過去200年間、科学は人々の生活の質の向上、経済成長の促進、そして自然と社会へのより広範な理解の深化において重要な役割を果たしてきました。すべての国々は、健康、社会の進歩、そして経済発展を通じて、自国の利益を促進するために科学を活用しています。こうした国家の利益の多くは、民間セクターや慈善団体を含む研究への多大な投資、そして世界の科学コミュニティにおける協力を通じて達成されています。なぜなら、知識は国境を越えるからです。地球と社会の健全性に対する今、私たちが直面している存在的脅威を考えると、この共同アプローチはますます重要になっています。 

科学は、各国が経済、安全保障、そして地政学的目標を推進する上で重要な役割を果たしています。「可能な限りオープンで、必要に応じてクローズドである」という政策提言は、ますます頻繁に用いられるようになっていますが、正当な必要性を超えて拡大されるべきではありません。 

科学は、地域レベルから地球レベルまで、あらゆるレベルで人間とその技術が地球に与える影響という問題に貢献すると同時に、その問題を露呈させてきました。過去数十年にわたり、各国とその科学者は協力して、これらのリスクを特定し、軽減策を講じ、適応してきました。こうした協力は、しばしば地政学的な緊張関係を超越してきました。なぜなら、グローバル・コモンズを守ることは、各国の既得権益だからです。 

あらゆる科学の根底にあるのは、経験主義、透明性、品質保証、そして公開性に基づく一連の原則であり、これらが科学を普遍的な知識体系たらしめています。しかしながら、科学的知識の応用は、それが根付いた社会によって正当に決定されます。科学コミュニティが、自らに挑戦する勢力について懸念を抱くのは当然です。国際的な科学協力は継続されなければなりません。研究を支える責任は、より公平に分担されなければなりません。これは、科学的成果を守るためだけでなく、科学に投資し支援する国々が、科学がもたらす多くの恩恵から発展していくためです。
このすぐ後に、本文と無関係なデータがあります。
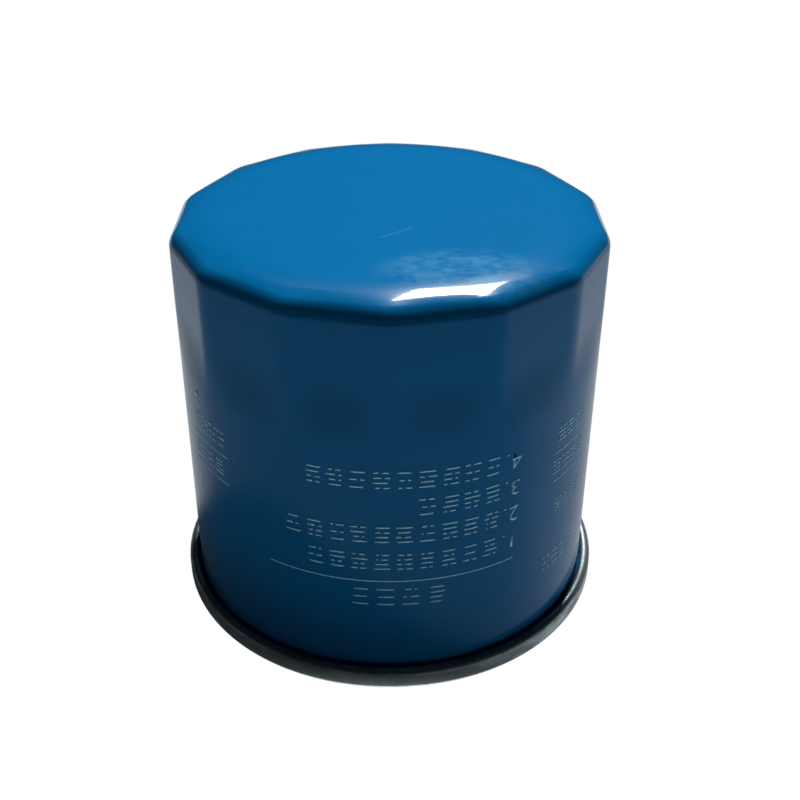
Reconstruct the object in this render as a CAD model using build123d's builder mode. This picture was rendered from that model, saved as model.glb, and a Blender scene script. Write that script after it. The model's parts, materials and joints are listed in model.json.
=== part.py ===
"""Spin-on oil filter: a drawn steel can seamed over a threaded base plate, with the element inside.

Millimetres, +Z up. The filter stands on its sealing gasket, thread downwards and crowned end up.
The origin is the centre of the gasket's sealing face, on the thread's axis.
"""

import math
import os

from build123d import *

# ---------------------------------------------------------------- driving dimensions

# Overall
total_height = 75.0  # sealing face to the top of the crown
can_od = 75.4  # plain body of the can

# Can
can_sheet = 0.5
flute_count = 14
flute_depth = 0.7  # how far a flat lies inside the plain body
flute_height = 16.5  # crown to the foot of the flutes
flute_runout = 2.6
shoulder_inset = 0.1  # of the run-out's top end inside the flats
ridge_radius = 8.0  # rounding between two flats
rim_radius = 4.0
crown_rise = 1.0

# Rolled seam and cover
cover_sheet = 0.7
seam_height = 4.0
seam_gap = 0.05  # between two layers of the seam
hook_gap = 0.3  # between the can's wall and the cover's hook
hook_end_gap = 0.5  # past the end of each hook
compound_depth = 0.4
rib_width = 2.8
cover_land = 1.0  # flat between the rib and the can's wall
lip_drop = 2.9  # of the groove's two walls below the base plate
bend_radius = 0.6  # of every folded sheet, at its mid-line

# Sealing gasket
gasket_height = 5.7
gasket_width = 4.9
gasket_proud = 1.0  # below the seam
gasket_round = 0.8  # of the sealing edges
gasket_top_round = 0.4
groove_gap = 0.1

# Base plate, M20 x 1.5
thread_minor = 18.376
plate_thickness = 3.0
neck_rise = 5.6
neck_wall = 3.6
thread_chamfer = 0.8
plate_chamfer = 0.6
inlet_count = 6
inlet_diameter = 7.5
plate_gap = 0.6  # to the can's wall
weld_count = 6
weld_diameter = 4.2

# Anti-drain-back valve
collar_width = 2.5
collar_height = 5.4
collar_gap = 0.1
flap_thickness = 1.1
lip_width = 2.0
lip_height = 1.6
lip_round = 0.4
lip_margin = 2.0  # from the inlet holes to the lip
flap_gap = 0.9  # from the flap's root to the end cap
flap_step = 0.2  # from the lip's top to the flap's

# Element
cap_sheet = 0.5
cap_hole_gap = 0.6
cap_rim_height = 3.6
cap_fit_gap = 0.1
potting_depth = 1.2
tube_sheet = 0.5
pleat_count = 54
pleat_fold = 4.6  # radial length of the solid fold at each pleat's tip
media_gap = 1.2  # tube to the pleats' inner tips
media_margin = 0.8  # pleats' outer tips to the end caps' rims
inlet_gap = 3.6  # end cap to the can's wall
tube_hole_diameter = 4.0
tube_hole_columns = 10
tube_hole_rows = 7
clip_sheet = 0.35
clip_length = 5.5
clip_gap = 0.1  # to the paper, on each side

# Bypass valve
bypass_port_diameter = 12.0
bypass_seal_width = 2.2
bypass_seal_height = 1.2
seal_overlap = 0.8  # of the seal inside the port's edge
poppet_thickness = 0.8
poppet_gap = 0.8  # to the cage
cage_sheet = 0.5
cage_depth = 11.2
cage_rail = 1.6  # solid height left above and below the windows
cage_windows = 4
cage_window_width = 8.0
stem_diameter = 3.0
stem_chamfer = 0.4
stem_gap = 0.1
stem_overrun = 1.0  # below the cage
bypass_wire = 1.0
bypass_coils = 4.0
bypass_spring_diameter = 11.0  # at the middle of the wire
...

科学を無視することは、地球共有財産へのリスクを高めます。科学協力は、諸国間の平和的な対話を促進します。 

科学界は、その中核原則に忠実であり続けると同時に、社会とより緊密かつ有意義なつながりを築く必要があります。科学と社会の契約は、科学が平和、安全、そして幸福に不可欠な貢献を果たせるよう、絶えず更新されなければなりません。

ISCは、主に科学連合、協会、アカデミーで構成される国際NGOとして、科学を地球規模の公共財とするビジョンの実現に尽力しています。私たちは、社会のあらゆるセクターに対し、自由で責任ある科学の実践は、全人類の進歩にとって不可欠な共同体の取り組みであることを認識するよう呼びかけます。